Temos as duas pílulas, a azul que irá oferecer a Neo a chance de continuar vivendo as ficções e ilusões que a Matrix simula o tempo todo e como contraponto temos a pílula vermelha, sendo essa a pílula a possibilidade de Neo ver a "realidade" que o mundo da Matrix mascara o tempo todo com suas ilusões.

A narrativa do filme pode até determinar a escolha de Neo, mas nós podemos e devemos questionar, qual pílula nos levará ao real? O real está separado da Matrix? A Matrix é uma farsa? E por fim, o que é o real?

Mas o que é o real? Neo deveria ter perguntado isso a Morpheus antes de aceitar a pílula, e em seguida perguntar, o real existe sem as ilusões? Como essa pergunta não foi respondido e muito menos formulado, cabe a nós oferecermos a reflexão tanto para Neo quanto para Morpheus.

Para respondermos essas questões devemos ficar atento a uma coisa, não há nada de espontâneo ou de natural no ser humano e, portanto, nos seus desejos, como resultados de um processo intensamente violento gradual em constante daqueles que já viviam nesse mundo, portanto é necessário que a todo momento nos ensinem a ser humanos e nos ensinem a desejar como humanos, portanto não nascemos e logo somos humanos, nós artificializamos em seres humanos. Assim vemos que as ficções e as ilusões que "criamos" assim como a Matrix cria a todo tempo faz parte da estrutura da nossa realidade. Para que possam entender melhor a Matrix e a realidade que vive junto as ilusões, usemos o exemplo da imagem virtual que criamos de nossos membros da sociedade. Quando estabelecemos uma conversa cotidiana com alguém que pertence a nossa sociedade, não enxergamos o ser que ali está, não vemos que ela está suando, que ela defeca, que ela está naquele momento realizando um processo digestivo, que ali existe uma constante produção da mau odores ou até mesmo que em sua mente provavelmente coexistem os mais depravados e violentos desejos, nós enxergamos uma imagem artificial e virtual que "criamos" para que nossos "costumes" possam assim continuar a existir. A questão aqui é que mesmo não se relacionando com a pessoa "real" e sim com a pessoa virtual essa relação é a realidade no sentindo de que, essa imagem virtual dita a maneira como as pessoas interagem entre si.

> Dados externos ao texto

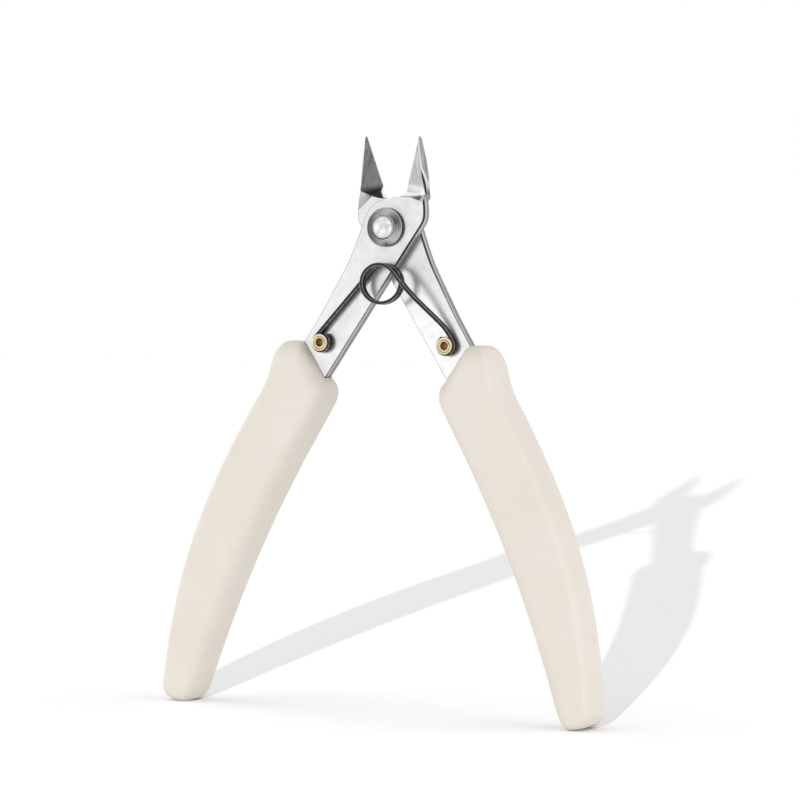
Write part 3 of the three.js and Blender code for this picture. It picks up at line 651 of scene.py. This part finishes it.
def springLine():
    rightPost, leftPost = Vector((postAcross, -postDown)), Vector((-postAcross, -postDown))
    coil, knee = Vector((strip["across"], -strip["drop"])), Vector(strip["knee"])
    coilLine = strip["coil"] - strip["thick"] / 2
    loopLine = post["radius"] + post["fit"] + strip["thick"] / 2
    rightLevel = backFace - strip["fit"] - strip["wide"] / 2
    leftLevel = frontFace - strip["fit"] - strip["wide"] / 2
    frontLevel = leftLevel - strip["wide"] - strip["turnGap"]
    rightTouch = touchAngle(rightPost, loopLine, knee, -1)
    coilStart = touchAngle(coil, coilLine, knee, 1)
    legTurn = math.acos((coilLine - loopLine) / (coil - leftPost).length)
    leftTouch = math.atan2(leftPost.y - coil.y, leftPost.x - coil.x) - legTurn + 2 * math.pi
    coilEnd = leftTouch + 2 * math.pi
    rightEnd = rightTouch - strip["rightWrap"] * degree
    leftEnd = leftTouch + strip["leftWrap"] * degree
    stub = strip["thick"]    # each hook ends in a short straight piece

    start = onCircle(rightPost, loopLine, rightEnd)
    places = [(start + Vector((math.sin(rightEnd), -math.cos(rightEnd))) * stub, rightLevel)]
    places += [(point, rightLevel) for point in arcPath(rightPost, loopLine, rightEnd, rightTouch)]

    # The long leg comes forward from the back half's level to the front of the turn
    legFrom, legTo = onCircle(rightPost, loopLine, rightTouch), onCircle(coil, coilLine, coilStart)
    length = (legFrom - knee).length + (knee - legTo).length - strip["hold"]
    gone, last = 0.0, legFrom
    for point in bentLeg(legFrom, knee, legTo):
        gone += (point - last).length
        last = point
        places.append((point, rightLevel + (frontLevel - rightLevel) * eased(gone / length)))

    # The turn goes back to the front half's level in its last round
    wound = arcPath(coil, coilLine, coilStart, coilEnd)
    shared = coilEnd - coilStart - 2 * math.pi
    for k, point in enumerate(wound):
        angle = (coilEnd - coilStart) * k / (len(wound) - 1)
        sunk = eased((angle - shared) / (2 * math.pi - shared))
        places.append((point, frontLevel + (leftLevel - frontLevel) * sunk))

    legFrom, legTo = onCircle(coil, coilLine, coilEnd), onCircle(leftPost, loopLine, leftTouch)
    places += [(point, leftLevel) for point in between(legFrom, legTo)]
    places += [(point, leftLevel) for point in arcPath(leftPost, loopLine, leftTouch, leftEnd)]
    end = onCircle(leftPost, loopLine, leftEnd)
    places.append((end + Vector((-math.sin(leftEnd), math.cos(leftEnd))) * stub, leftLevel))
    return [Vector((point.x * mm, y * mm, pivotHeight + point.y * mm)) for point, y in places]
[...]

Então será que a própria Matrix não se encaixa como a realidade em si? Existe um momento no filme onde Morpheus mostra a Neo o mundo real, e Morpheus o apresenta como o "deserto do real", na cena vemos apenas um desfiladeiro com uma cidade destruída ao fundo iluminada por um céu negro, o nome usado para descrever a imagem não poderia ser melhor, quero aqui levantar a noção de que sem as ficções, as mitologias da sociedade, sem as ilusões ideológicas que permeia o real artificial que vivemos, sem essas virtualidades a própria realidade se transforma em um "deserto" sem proposito ou sentido.

Portanto, acredito que é preciso enxergar a Matrix com uma nova perspectiva, como vemos no filme ela é uma máquina que transforma a vitalidade dos seres humanos em energia para seu próprio funcionamento, mas para isso ela constrói uma realidade onde os seres humanos estão conectados e acreditam viver uma vida e assim continuamente no mundo real produzem energia para as maquinas, porém, encontramos dentro da Matrix a vida artificial que simula o real, portanto se torna mais real do que o real.

Aqui é essencial perceber que o que torna a Matrix real não é a própria realidade oferecida pela Matrix, mas sim a virtualidade simbólica que aquela realidade artificial que é sustentada pelos indivíduos que nela vivem, não importa se o Neo acredita ou não nas mitologias que a Matrix oferece a ele, o que realmente importa é o quanto os outros que estão conectados a Matrix acreditem que outros que ali estão também acreditem, a realidade é sustentada apenas pela "crença" da "crença".

Voltemos para Neo e sua grande questão, qual pílula tomar? A vermelha ou a azul? Caso Neo decida tomar a vermelha, a realidade como um todo se deformará ao ponto de cairmos em um "deserto do real" onde a realidade em si mesma se despedaçará. Sendo a escolha de Neo a pílula azul voltamos a enxergar a artificialidade apenas pela artificialidade. A partir da discussão realizada, acredito que devemos não cegar nossos olhos para nossa realidade artificial em busca da realidade crua, mas sim buscar a realidade dentro da artificialidade, a realidade que já é parte intrínseca da mitologia, tanto Neo como nós deveríamos dar foco em como a mitologia é criada e além disso o como e porque essa mitologia molda a nossa realidade.